• [WORK REQUIRED]
What is needed is the run of lines from the one containing "it rests on." through the one containing "obj.matrix_world = Matrix.Identity(4)", echoed exactly, with both ends kept and nothing added.

• [DATA SUPPLIED]
— START —

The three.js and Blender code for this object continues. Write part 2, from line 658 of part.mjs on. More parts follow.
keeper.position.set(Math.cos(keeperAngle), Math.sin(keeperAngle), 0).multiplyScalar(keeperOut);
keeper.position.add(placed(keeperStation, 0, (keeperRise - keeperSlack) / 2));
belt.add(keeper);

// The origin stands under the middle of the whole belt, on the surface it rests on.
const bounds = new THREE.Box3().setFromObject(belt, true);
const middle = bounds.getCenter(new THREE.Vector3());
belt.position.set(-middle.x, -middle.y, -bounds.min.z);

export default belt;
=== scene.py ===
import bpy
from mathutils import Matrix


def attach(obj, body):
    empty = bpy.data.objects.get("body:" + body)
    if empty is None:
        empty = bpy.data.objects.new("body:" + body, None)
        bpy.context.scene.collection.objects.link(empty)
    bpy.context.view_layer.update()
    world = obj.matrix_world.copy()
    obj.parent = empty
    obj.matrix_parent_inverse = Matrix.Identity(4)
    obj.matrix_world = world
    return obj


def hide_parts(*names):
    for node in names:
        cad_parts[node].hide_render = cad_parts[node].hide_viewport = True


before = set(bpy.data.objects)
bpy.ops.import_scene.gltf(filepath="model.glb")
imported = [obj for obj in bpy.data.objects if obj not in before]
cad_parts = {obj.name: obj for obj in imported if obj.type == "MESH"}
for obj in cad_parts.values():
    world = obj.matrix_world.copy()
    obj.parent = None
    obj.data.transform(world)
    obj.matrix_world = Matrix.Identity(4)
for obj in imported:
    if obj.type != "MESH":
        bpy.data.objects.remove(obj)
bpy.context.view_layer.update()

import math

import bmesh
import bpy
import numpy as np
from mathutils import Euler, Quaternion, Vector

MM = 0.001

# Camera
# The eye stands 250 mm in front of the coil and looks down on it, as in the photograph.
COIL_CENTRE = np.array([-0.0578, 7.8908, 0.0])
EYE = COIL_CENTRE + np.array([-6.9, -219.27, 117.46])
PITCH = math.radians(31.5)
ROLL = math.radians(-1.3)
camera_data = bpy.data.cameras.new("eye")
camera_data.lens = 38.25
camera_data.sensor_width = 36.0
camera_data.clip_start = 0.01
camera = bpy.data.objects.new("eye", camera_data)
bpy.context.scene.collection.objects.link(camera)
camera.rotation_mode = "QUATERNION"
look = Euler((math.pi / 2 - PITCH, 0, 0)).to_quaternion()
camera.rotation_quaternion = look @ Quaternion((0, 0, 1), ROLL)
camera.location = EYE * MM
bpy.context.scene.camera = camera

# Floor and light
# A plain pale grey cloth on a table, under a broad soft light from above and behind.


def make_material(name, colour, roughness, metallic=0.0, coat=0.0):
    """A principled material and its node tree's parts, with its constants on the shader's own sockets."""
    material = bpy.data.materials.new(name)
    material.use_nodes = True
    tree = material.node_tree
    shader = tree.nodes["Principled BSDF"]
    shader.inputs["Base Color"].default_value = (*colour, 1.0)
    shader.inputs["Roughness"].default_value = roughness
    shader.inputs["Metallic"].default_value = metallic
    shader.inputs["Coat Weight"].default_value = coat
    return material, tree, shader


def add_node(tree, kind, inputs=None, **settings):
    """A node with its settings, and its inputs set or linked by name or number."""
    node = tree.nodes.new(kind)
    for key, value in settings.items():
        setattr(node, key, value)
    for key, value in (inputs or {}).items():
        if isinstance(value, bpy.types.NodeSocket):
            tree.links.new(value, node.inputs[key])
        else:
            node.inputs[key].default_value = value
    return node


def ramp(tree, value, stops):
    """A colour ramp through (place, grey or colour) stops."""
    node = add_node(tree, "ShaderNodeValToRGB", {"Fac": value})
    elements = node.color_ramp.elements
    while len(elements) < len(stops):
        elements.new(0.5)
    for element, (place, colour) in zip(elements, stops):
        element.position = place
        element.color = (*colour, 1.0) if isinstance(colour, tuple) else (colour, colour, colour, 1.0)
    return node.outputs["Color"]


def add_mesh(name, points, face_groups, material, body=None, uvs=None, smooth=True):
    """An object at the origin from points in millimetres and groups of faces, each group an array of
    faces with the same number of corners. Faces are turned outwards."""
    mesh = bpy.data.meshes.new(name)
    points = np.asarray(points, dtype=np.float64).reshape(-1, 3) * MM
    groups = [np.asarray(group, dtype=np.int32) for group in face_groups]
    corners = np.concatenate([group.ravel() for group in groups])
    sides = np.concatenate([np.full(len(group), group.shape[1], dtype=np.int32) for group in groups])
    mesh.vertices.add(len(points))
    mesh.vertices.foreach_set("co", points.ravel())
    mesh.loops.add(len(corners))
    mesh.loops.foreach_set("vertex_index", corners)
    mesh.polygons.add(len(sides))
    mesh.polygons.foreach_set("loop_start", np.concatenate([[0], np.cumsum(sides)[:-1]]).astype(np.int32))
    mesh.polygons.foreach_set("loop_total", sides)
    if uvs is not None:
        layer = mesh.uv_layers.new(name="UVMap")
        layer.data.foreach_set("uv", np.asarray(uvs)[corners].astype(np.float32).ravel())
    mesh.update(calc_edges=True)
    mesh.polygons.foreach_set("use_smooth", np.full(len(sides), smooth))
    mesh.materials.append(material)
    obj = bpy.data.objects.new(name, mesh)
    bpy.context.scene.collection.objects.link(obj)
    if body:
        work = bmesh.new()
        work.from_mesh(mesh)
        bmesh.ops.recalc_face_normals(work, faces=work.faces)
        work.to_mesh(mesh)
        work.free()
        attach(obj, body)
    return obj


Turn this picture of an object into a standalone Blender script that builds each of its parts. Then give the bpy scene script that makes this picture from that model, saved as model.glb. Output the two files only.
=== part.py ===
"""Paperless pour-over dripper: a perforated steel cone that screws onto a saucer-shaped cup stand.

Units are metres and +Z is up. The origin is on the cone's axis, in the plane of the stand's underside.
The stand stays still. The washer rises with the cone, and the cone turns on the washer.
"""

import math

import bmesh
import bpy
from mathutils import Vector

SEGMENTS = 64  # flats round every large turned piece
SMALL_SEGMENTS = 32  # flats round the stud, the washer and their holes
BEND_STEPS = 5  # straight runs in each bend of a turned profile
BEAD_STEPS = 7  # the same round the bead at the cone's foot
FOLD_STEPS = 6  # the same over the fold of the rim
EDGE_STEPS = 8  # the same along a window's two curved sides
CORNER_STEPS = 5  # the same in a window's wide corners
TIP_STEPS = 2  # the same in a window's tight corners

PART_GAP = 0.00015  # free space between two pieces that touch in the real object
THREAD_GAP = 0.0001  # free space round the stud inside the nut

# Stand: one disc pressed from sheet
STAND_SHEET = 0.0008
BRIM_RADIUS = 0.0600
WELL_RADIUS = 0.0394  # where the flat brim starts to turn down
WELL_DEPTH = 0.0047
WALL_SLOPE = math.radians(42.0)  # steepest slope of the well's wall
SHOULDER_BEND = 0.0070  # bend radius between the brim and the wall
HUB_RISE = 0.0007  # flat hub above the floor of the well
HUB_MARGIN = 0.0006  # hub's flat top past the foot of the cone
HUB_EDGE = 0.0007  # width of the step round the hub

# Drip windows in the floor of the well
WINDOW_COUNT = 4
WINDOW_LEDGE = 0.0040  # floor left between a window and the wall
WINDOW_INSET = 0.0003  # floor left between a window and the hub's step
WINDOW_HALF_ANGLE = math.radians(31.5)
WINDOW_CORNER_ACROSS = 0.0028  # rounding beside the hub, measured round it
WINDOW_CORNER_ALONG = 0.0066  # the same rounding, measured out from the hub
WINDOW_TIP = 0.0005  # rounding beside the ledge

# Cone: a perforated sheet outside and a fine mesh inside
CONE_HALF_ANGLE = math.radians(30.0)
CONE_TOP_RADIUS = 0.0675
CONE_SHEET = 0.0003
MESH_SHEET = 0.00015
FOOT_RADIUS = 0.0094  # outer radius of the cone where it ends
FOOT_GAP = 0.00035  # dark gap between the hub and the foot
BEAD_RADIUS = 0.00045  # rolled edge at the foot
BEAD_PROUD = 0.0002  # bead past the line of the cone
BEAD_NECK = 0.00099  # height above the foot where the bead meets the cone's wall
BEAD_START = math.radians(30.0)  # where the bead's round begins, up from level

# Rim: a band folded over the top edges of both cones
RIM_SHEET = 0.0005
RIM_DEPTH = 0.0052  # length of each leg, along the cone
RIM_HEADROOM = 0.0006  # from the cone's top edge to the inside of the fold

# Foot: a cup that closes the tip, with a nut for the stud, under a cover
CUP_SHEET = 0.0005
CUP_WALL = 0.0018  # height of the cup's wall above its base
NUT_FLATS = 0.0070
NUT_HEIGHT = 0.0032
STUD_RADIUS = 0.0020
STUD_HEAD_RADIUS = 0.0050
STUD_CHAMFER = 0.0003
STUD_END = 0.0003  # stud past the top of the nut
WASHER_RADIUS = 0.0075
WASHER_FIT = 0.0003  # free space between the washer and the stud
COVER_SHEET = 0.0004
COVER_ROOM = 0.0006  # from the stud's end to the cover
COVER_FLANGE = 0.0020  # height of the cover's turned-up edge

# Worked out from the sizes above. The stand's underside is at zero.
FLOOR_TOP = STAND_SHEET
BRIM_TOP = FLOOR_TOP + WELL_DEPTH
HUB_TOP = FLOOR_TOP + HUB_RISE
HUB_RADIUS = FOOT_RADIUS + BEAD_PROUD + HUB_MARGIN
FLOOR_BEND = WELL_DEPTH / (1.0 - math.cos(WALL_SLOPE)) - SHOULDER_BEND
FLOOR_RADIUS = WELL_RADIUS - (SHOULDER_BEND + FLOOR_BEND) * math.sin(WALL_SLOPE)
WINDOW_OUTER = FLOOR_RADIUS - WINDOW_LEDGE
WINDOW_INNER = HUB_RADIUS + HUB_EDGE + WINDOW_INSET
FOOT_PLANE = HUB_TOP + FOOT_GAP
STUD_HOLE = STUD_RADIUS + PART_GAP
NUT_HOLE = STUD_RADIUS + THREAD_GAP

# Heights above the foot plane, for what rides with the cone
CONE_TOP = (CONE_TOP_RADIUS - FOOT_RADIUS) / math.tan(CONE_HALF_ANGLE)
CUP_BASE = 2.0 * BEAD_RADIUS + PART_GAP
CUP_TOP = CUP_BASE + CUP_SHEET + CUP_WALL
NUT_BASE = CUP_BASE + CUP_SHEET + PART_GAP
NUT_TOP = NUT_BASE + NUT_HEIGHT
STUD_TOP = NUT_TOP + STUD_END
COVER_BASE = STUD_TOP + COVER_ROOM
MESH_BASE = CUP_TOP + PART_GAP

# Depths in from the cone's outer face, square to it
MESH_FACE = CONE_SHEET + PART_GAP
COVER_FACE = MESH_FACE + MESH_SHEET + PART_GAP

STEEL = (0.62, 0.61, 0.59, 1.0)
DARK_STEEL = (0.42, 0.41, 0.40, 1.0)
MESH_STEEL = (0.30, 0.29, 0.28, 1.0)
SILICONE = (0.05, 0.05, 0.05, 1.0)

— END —

• [RESULT OF THIS TASK]
// The origin stands under the middle of the whole belt, on the surface it rests on.
const bounds = new THREE.Box3().setFromObject(belt, true);
const middle = bounds.getCenter(new THREE.Vector3());
belt.position.set(-middle.x, -middle.y, -bounds.min.z);

export default belt;
=== scene.py ===
import bpy
from mathutils import Matrix


def attach(obj, body):
    empty = bpy.data.objects.get("body:" + body)
    if empty is None:
        empty = bpy.data.objects.new("body:" + body, None)
        bpy.context.scene.collection.objects.link(empty)
    bpy.context.view_layer.update()
    world = obj.matrix_world.copy()
    obj.parent = empty
    obj.matrix_parent_inverse = Matrix.Identity(4)
    obj.matrix_world = world
    return obj


def hide_parts(*names):
    for node in names:
        cad_parts[node].hide_render = cad_parts[node].hide_viewport = True


before = set(bpy.data.objects)
bpy.ops.import_scene.gltf(filepath="model.glb")
imported = [obj for obj in bpy.data.objects if obj not in before]
cad_parts = {obj.name: obj for obj in imported if obj.type == "MESH"}
for obj in cad_parts.values():
    world = obj.matrix_world.copy()
    obj.parent = None
    obj.data.transform(world)
    obj.matrix_world = Matrix.Identity(4)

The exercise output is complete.